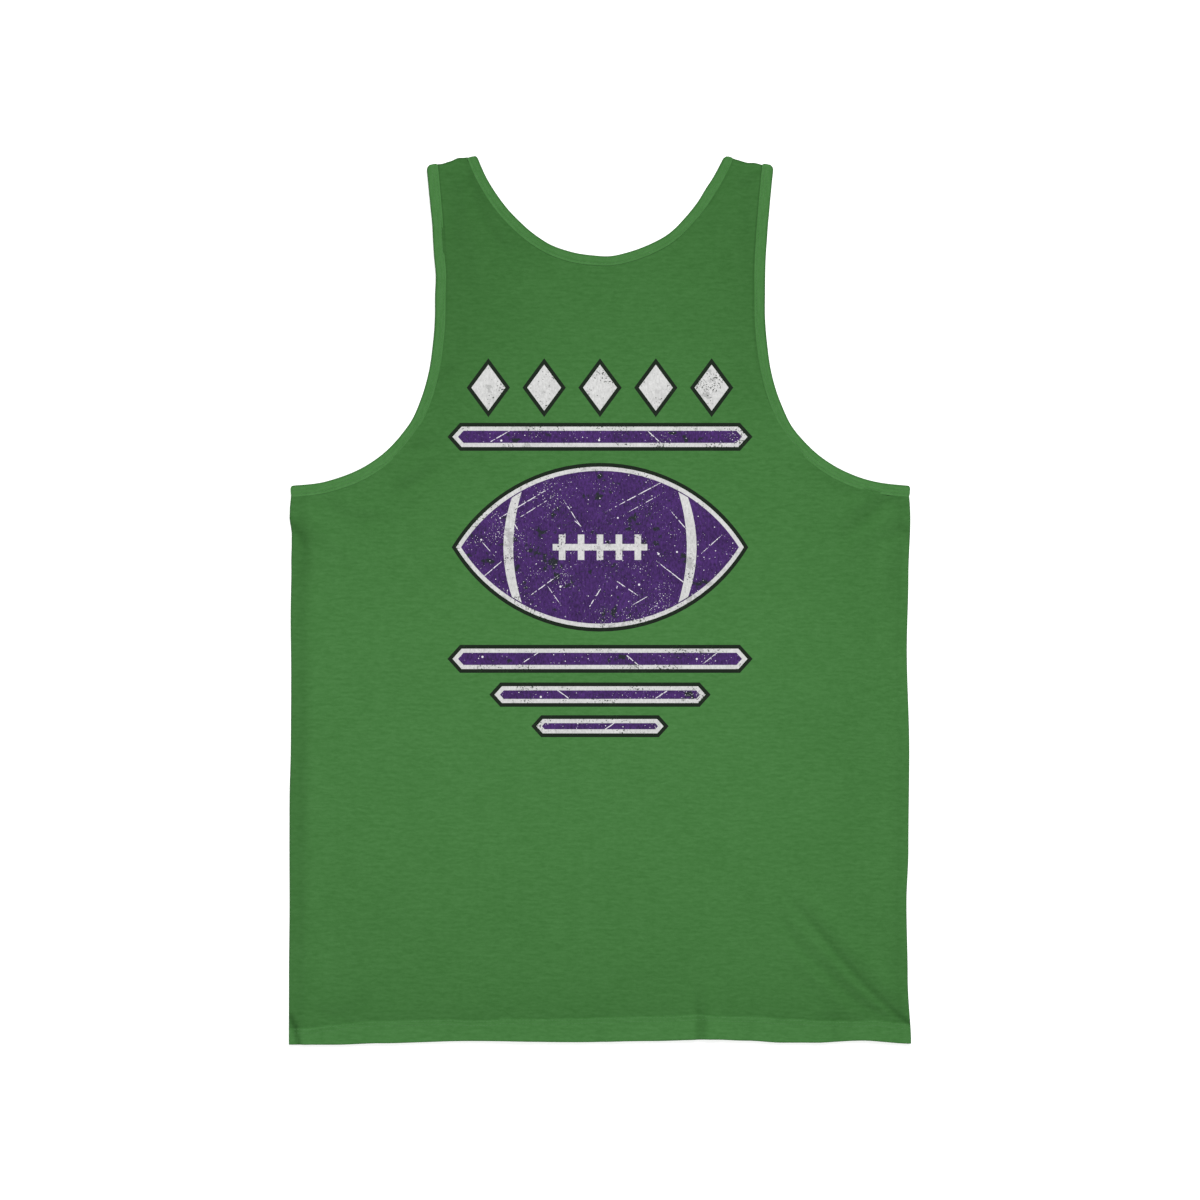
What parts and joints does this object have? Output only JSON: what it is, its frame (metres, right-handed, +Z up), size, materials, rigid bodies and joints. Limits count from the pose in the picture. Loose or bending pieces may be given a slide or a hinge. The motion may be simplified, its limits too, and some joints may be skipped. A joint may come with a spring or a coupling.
{
  "type": "football tank top",
  "caption": "Sleeveless jersey tank top laid flat with its back upwards, with bound neckline and armholes and a turned hem.",
  "frame": {"origin": "middle of the laid-out garment, on the surface that it lies on", "axes": "+X across the back towards the wearer's right, +Y from the hem to the shoulders, +Z up, out of the back of the garment"},
  "size_m": [0.5133, 0.7332, 0.005],
  "materials": {
    "jersey_body": "matt cotton single jersey, mid green with fine horizontal slubs",
    "jersey_binding": "the same jersey folded as a binding, a little lighter",
    "sewing_thread": "green polyester sewing thread",
    "ink_purple": "worn purple screen-print ink",
    "ink_white": "worn off-white screen-print ink",
    "ink_dark": "worn near-black screen-print ink"
  },
  "bodies": {
    "root": {"back_panel": "jersey_body", "front_panel": "jersey_body", "neck_binding": "jersey_binding", "armhole_binding_left": "jersey_binding", "armhole_binding_right": "jersey_binding"}
  },
  "joints": []
}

• Task details
Return each line of the data exactly as written above.

• Answer to this exercise
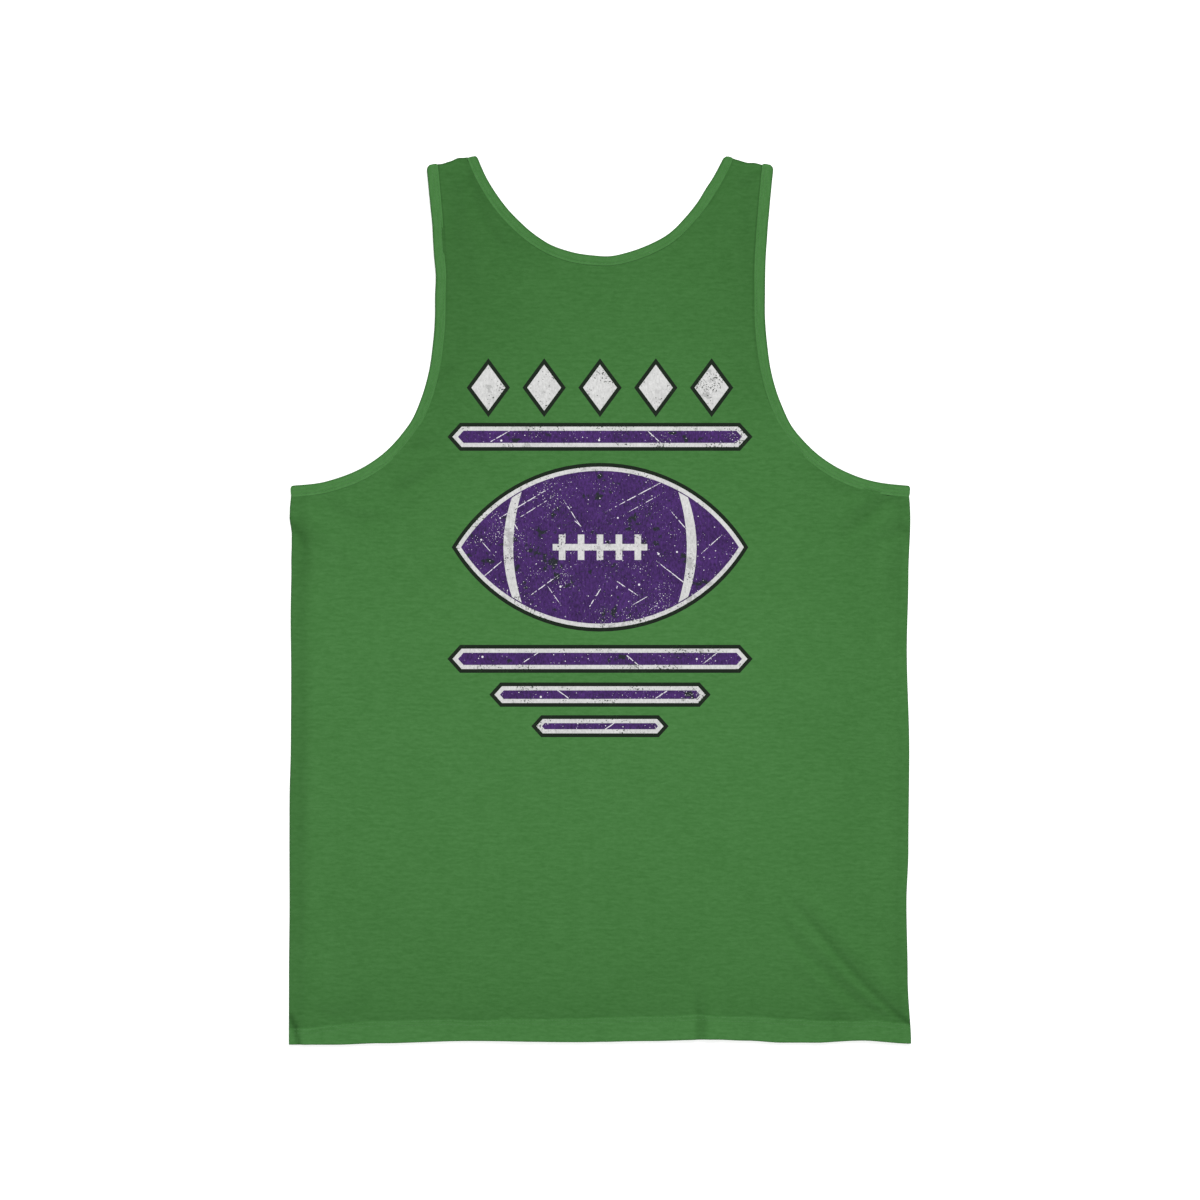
What parts and joints does this object have? Output only JSON: what it is, its frame (metres, right-handed, +Z up), size, materials, rigid bodies and joints. Limits count from the pose in the picture. Loose or bending pieces may be given a slide or a hinge. The motion may be simplified, its limits too, and some joints may be skipped. A joint may come with a spring or a coupling.
{
  "type": "football tank top",
  "caption": "Sleeveless jersey tank top laid flat with its back upwards, with bound neckline and armholes and a turned hem.",
  "frame": {"origin": "middle of the laid-out garment, on the surface that it lies on", "axes": "+X across the back towards the wearer's right, +Y from the hem to the shoulders, +Z up, out of the back of the garment"},
  "size_m": [0.5133, 0.7332, 0.005],
  "materials": {
    "jersey_body": "matt cotton single jersey, mid green with fine horizontal slubs",
    "jersey_binding": "the same jersey folded as a binding, a little lighter",
    "sewing_thread": "green polyester sewing thread",
    "ink_purple": "worn purple screen-print ink",
    "ink_white": "worn off-white screen-print ink",
    "ink_dark": "worn near-black screen-print ink"
  },
  "bodies": {
    "root": {"back_panel": "jersey_body", "front_panel": "jersey_body", "neck_binding": "jersey_binding", "armhole_binding_left": "jersey_binding", "armhole_binding_right": "jersey_binding"}
  },
  "joints": []
}